GIVEN INSTRUCTION
Below is a listing; reproduce each line of it exactly.

GIVEN ENTRIES
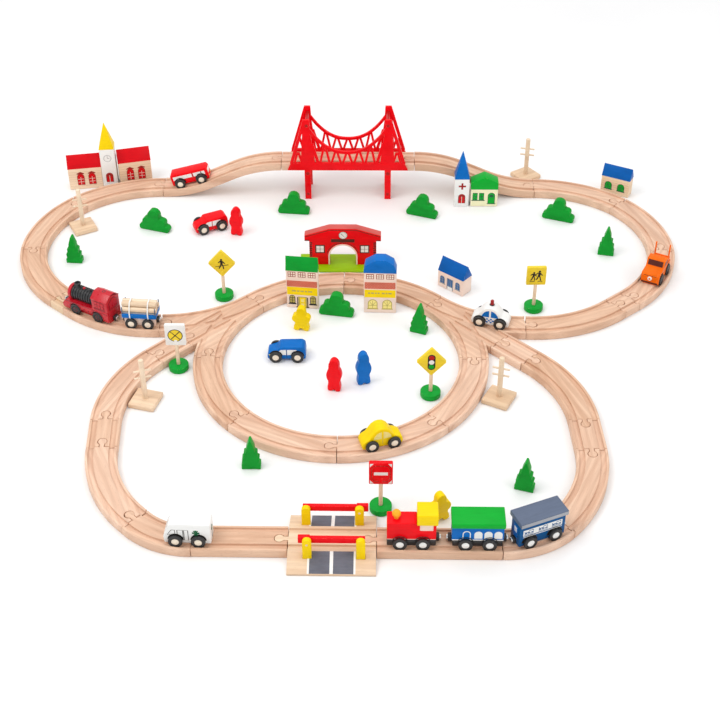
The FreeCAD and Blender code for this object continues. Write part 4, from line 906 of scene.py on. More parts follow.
def outline_bush():
    pts = [(-25.2, 4.0), (-24.6, 1.5), (-22.5, 0), (22.5, 0), (24.6, 1.5), (25.2, 4.0), (24.9, 7.4), (22.6, 10.0), (19.4, 10.9), (18.9, 12.6), (19.4, 15.6), (18.3, 19.0),
           (15.4, 21.2), (12.0, 21.6), (10.0, 22.4), (9.4, 25.0), (9.4, 28.0), (8.2, 32.0), (5.0, 35.4), (0, 36.6), (-5.0, 35.4), (-8.2, 32.0), (-9.4, 28.0), (-9.4, 25.0),
           (-10.0, 22.4), (-12.0, 21.6), (-15.4, 21.2), (-18.3, 19.0), (-19.4, 15.6), (-18.9, 12.6), (-19.4, 10.9), (-22.6, 10.0), (-24.9, 7.4)]
    return pts


for i, (x, y, a) in enumerate(BUSHES):
    P = Piece("bush_%d" % (i + 1), "layout", "trees", "green_paint", x, y, a)
    P.prism(outline_bush(), "xz", -6, 6, "green_leaf", 0.9, 3, ang=8)
    P.done(40)
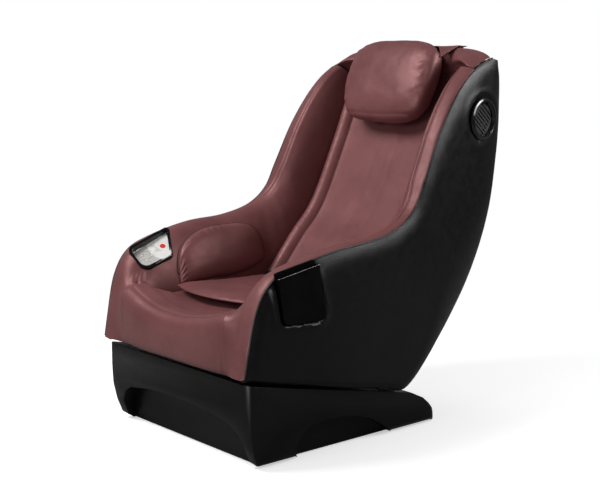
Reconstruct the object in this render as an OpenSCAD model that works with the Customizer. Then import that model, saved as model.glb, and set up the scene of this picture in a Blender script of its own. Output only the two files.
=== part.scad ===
/* [Overall] */
// Width over the two side panels
body_w = 762; // [740:2:800]
// Reach of the body in front of its centre
front_reach = 550; // [535:1:570]
// Reach of the back behind the centre
back_reach = 533; // [520:1:550]
// Height of the sewn edge along the arms
arm_z = 597; // [585:1:620]
// Height of the sewn edge at the top corners
shoulder_z = 1110; // [1080:1:1150]
// Height of the front lower edge of the body
hem_z = 258; // [252:1:270]

/* [Side panels] */
// Wall of the side panels
panel_wall = 12; // [8:1:16]
// How far the panel swells out beside its sewn edge
panel_crown = 10; // [4:1:16]
// Wall of the back and bottom covers
cover_wall = 6; // [4:1:10]
// How far the back cover swells to the rear
cover_crown = 18; // [8:1:26]

/* [Upholstery] */
// Thickness of the arm and wing padding
pad_thick = 26; // [20:1:34]
// How far the arm padding stands above its sewn edge
arm_crown = 8; // [4:1:12]
// Height of the seat cushion at its middle
seat_z = 402; // [396:1:410]
// Thickness of the seat cushion
seat_thick = 50; // [40:1:60]
// Thickness of the backrest pad behind its side rolls
back_pad = 60; // [50:1:64]
// Depth of the backrest middle behind the side rolls
back_dish = 26; // [16:1:32]
// Thickness of the hip pads at their middle
hip_thick = 26; // [18:1:30]
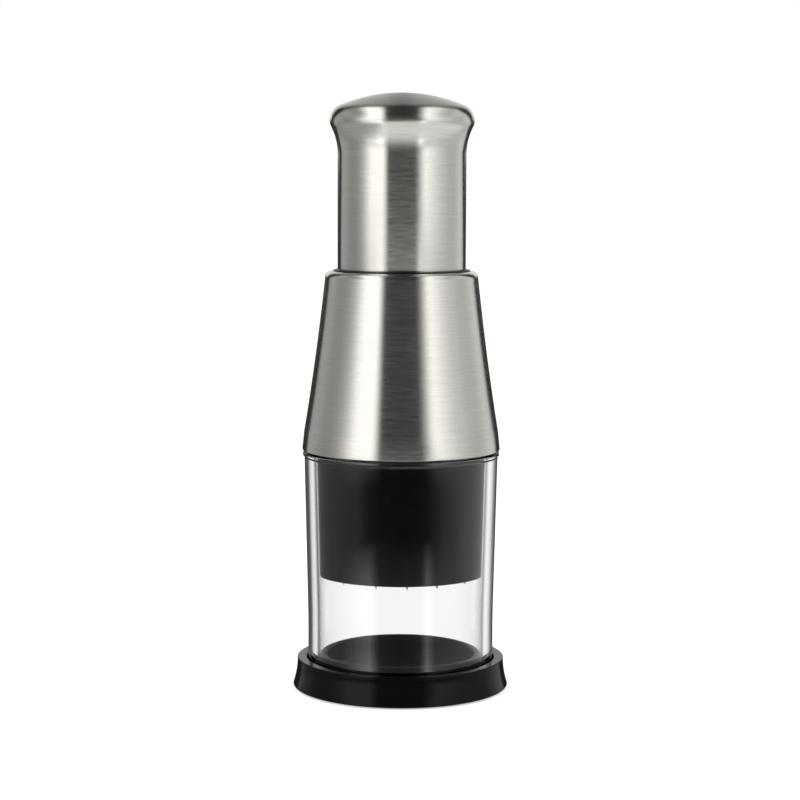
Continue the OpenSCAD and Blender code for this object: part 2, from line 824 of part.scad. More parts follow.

THE COMPLETED TASK
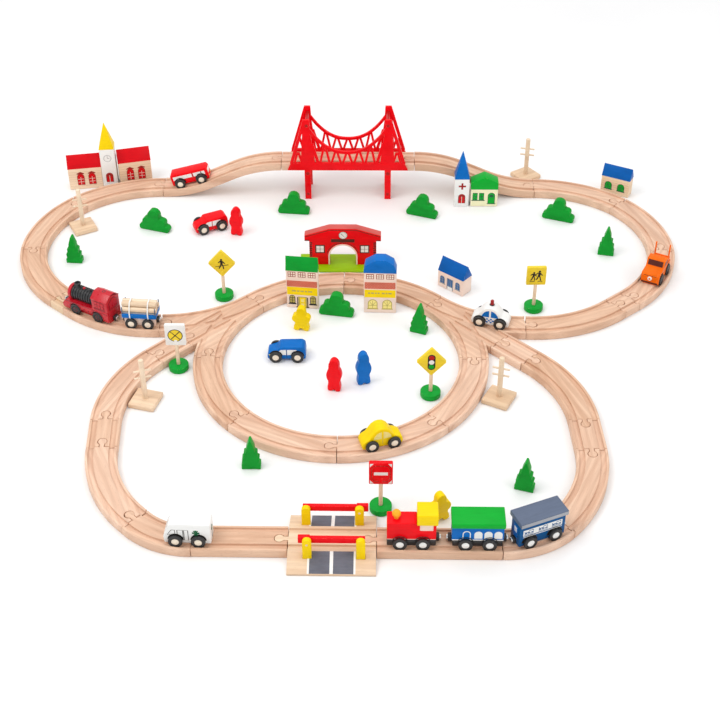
The FreeCAD and Blender code for this object continues. Write part 4, from line 906 of scene.py on. More parts follow.
def outline_bush():
    pts = [(-25.2, 4.0), (-24.6, 1.5), (-22.5, 0), (22.5, 0), (24.6, 1.5), (25.2, 4.0), (24.9, 7.4), (22.6, 10.0), (19.4, 10.9), (18.9, 12.6), (19.4, 15.6), (18.3, 19.0),
           (15.4, 21.2), (12.0, 21.6), (10.0, 22.4), (9.4, 25.0), (9.4, 28.0), (8.2, 32.0), (5.0, 35.4), (0, 36.6), (-5.0, 35.4), (-8.2, 32.0), (-9.4, 28.0), (-9.4, 25.0),
           (-10.0, 22.4), (-12.0, 21.6), (-15.4, 21.2), (-18.3, 19.0), (-19.4, 15.6), (-18.9, 12.6), (-19.4, 10.9), (-22.6, 10.0), (-24.9, 7.4)]
    return pts


for i, (x, y, a) in enumerate(BUSHES):
    P = Piece("bush_%d" % (i + 1), "layout", "trees", "green_paint", x, y, a)
    P.prism(outline_bush(), "xz", -6, 6, "green_leaf", 0.9, 3, ang=8)
    P.done(40)
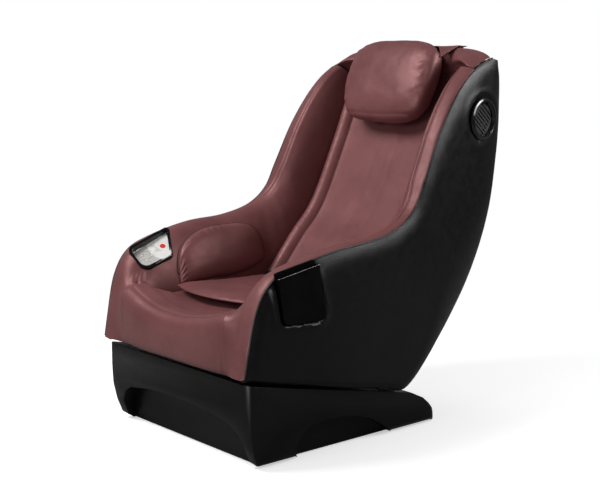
Reconstruct the object in this render as an OpenSCAD model that works with the Customizer. Then import that model, saved as model.glb, and set up the scene of this picture in a Blender script of its own. Output only the two files.
=== part.scad ===
/* [Overall] */
// Width over the two side panels
body_w = 762; // [740:2:800]
// Reach of the body in front of its centre
front_reach = 550; // [535:1:570]
// Reach of the back behind the centre
back_reach = 533; // [520:1:550]
// Height of the sewn edge along the arms
arm_z = 597; // [585:1:620]
// Height of the sewn edge at the top corners
shoulder_z = 1110; // [1080:1:1150]
// Height of the front lower edge of the body
hem_z = 258; // [252:1:270]

/* [Side panels] */
// Wall of the side panels
panel_wall = 12; // [8:1:16]
// How far the panel swells out beside its sewn edge
panel_crown = 10; // [4:1:16]
// Wall of the back and bottom covers
cover_wall = 6; // [4:1:10]
// How far the back cover swells to the rear
cover_crown = 18; // [8:1:26]

/* [Upholstery] */
// Thickness of the arm and wing padding
pad_thick = 26; // [20:1:34]
// How far the arm padding stands above its sewn edge
arm_crown = 8; // [4:1:12]
// Height of the seat cushion at its middle
seat_z = 402; // [396:1:410]
// Thickness of the seat cushion
seat_thick = 50; // [40:1:60]
// Thickness of the backrest pad behind its side rolls
back_pad = 60; // [50:1:64]
// Depth of the backrest middle behind the side rolls
back_dish = 26; // [16:1:32]
// Thickness of the hip pads at their middle
hip_thick = 26; // [18:1:30]
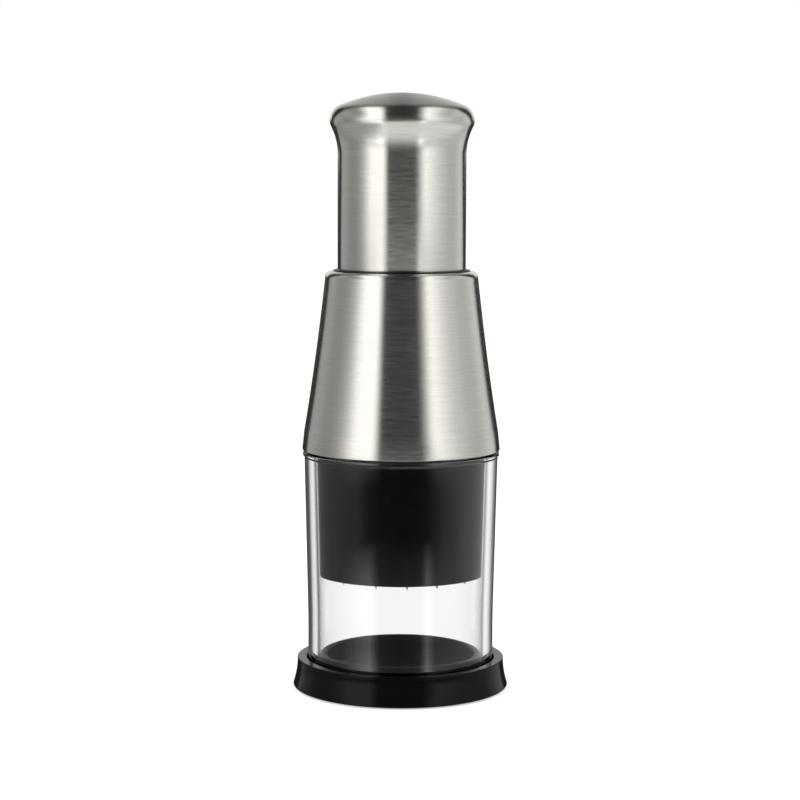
Continue the OpenSCAD and Blender code for this object: part 2, from line 824 of part.scad. More parts follow.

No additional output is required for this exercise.